Le ministre Marceau déposera son budget 2014-2015 jeudi et il prévoit indiquer alors quels seront «les moyens que nous mettrons en place pour atteindre nos cibles», a-t-il dit en Chambre, mercredi.

«Je reconnais que le contexte dans lequel nous nous trouvons est exigeant. Pour arriver à contrôler les dépenses, il faut faire un effort de tous les instants», a commenté plus tard le ministre en point de presse, en insistant sur le fait que son cadre financier était «crédible, solide et réaliste» et que le vérificateur général n'y avait trouvé «aucune erreur».

Il a ajouté que son gouvernement ne manquait pas de volonté politique pour assurer un contrôle serré de ses dépenses.

Mais selon le chef de l'opposition officielle, Philippe Couillard, la situation financière du Québec serait encore plus précaire qu'il n'y paraît, du fait que, d'après les calculs du vérificateur, le déficit de 2012-2013 a été sous-évalué de 626 millions $. C'est ce qui lui fait dire que le déficit réel atteindrait cette année au moins 3 milliards $.

Il a déploré ne pas avoir en mains «tous les chiffres» pour bien évaluer la situation, soupçonnant «une sous-estimation probable» des dépenses gouvernementales qui n'augure rien de bon en termes de compressions à venir.

La Coalition avenir Québec (CAQ) partage la conclusion de M. Couillard, selon laquelle le gouvernement aurait perdu le contrôle de ses dépenses. Le chef de la CAQ, François Legault, estime que le Québec vit au-dessus de ses moyens. Il a retenu du rapport que le ministre Marceau avait «oublié d'inscrire 1 milliard $ de dépenses» dans ses projections budgétaires de 2014-2015, la preuve que «les finances publiques du Québec s'en vont dans le mur», selon lui.

La porte-parole de Québec solidaire, Françoise David, partage ce point de vue, estimant que le rapport du vérificateur «confirme les pires craintes» qu'elle pouvait entretenir.
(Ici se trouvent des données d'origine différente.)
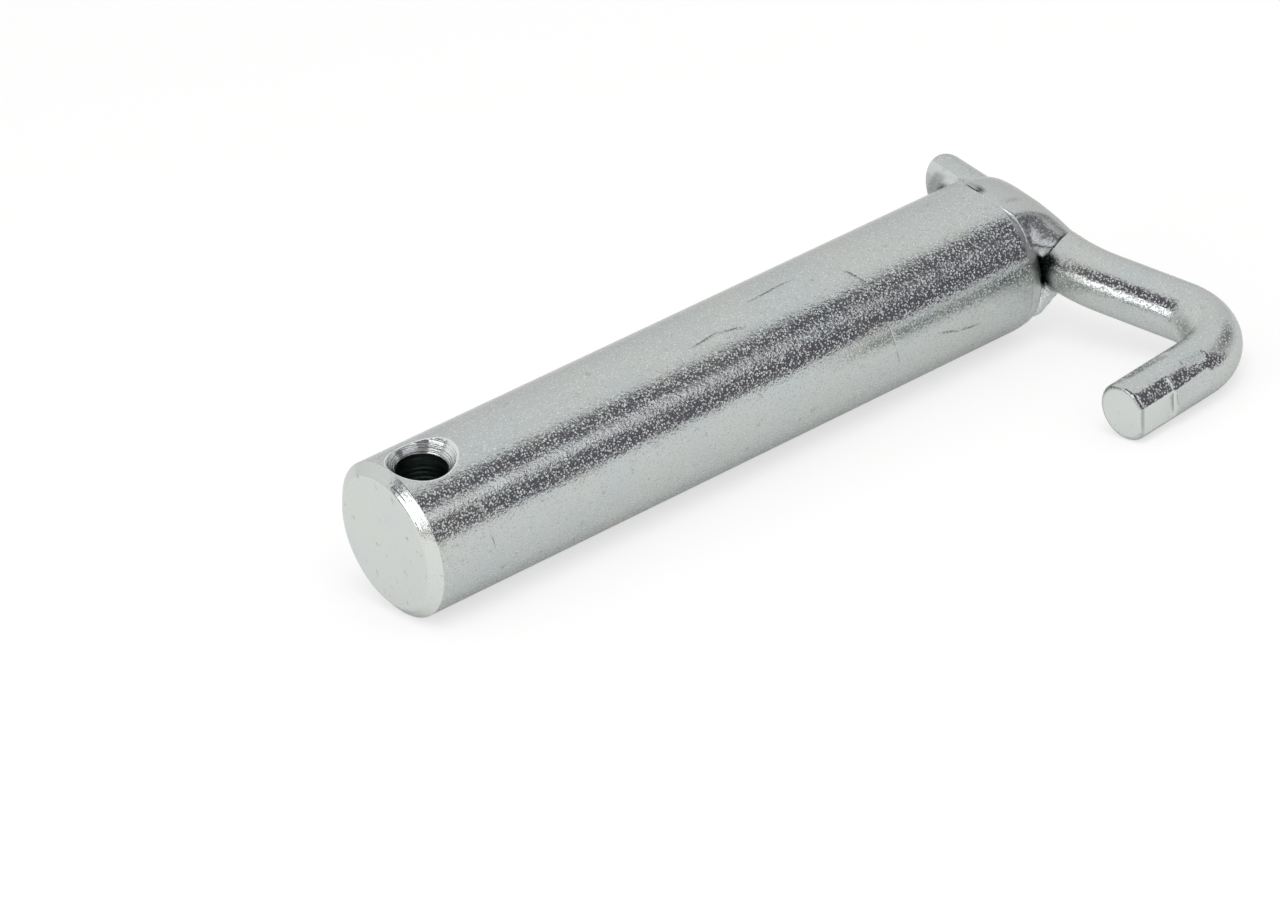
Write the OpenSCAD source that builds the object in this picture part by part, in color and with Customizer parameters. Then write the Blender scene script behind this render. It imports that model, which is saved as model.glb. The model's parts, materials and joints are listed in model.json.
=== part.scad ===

Les Québécois doivent s'attendre prochainement à des compressions de l'ordre de «1,4 milliard $ dans les dépenses de l'État. Les budgets de la Santé et de l'Éducation vont être durement touchés», prédit-elle. Dans l'ensemble, il est certain que la qualité et la quantité des services offerts à la population vont donc diminuer, selon la députée.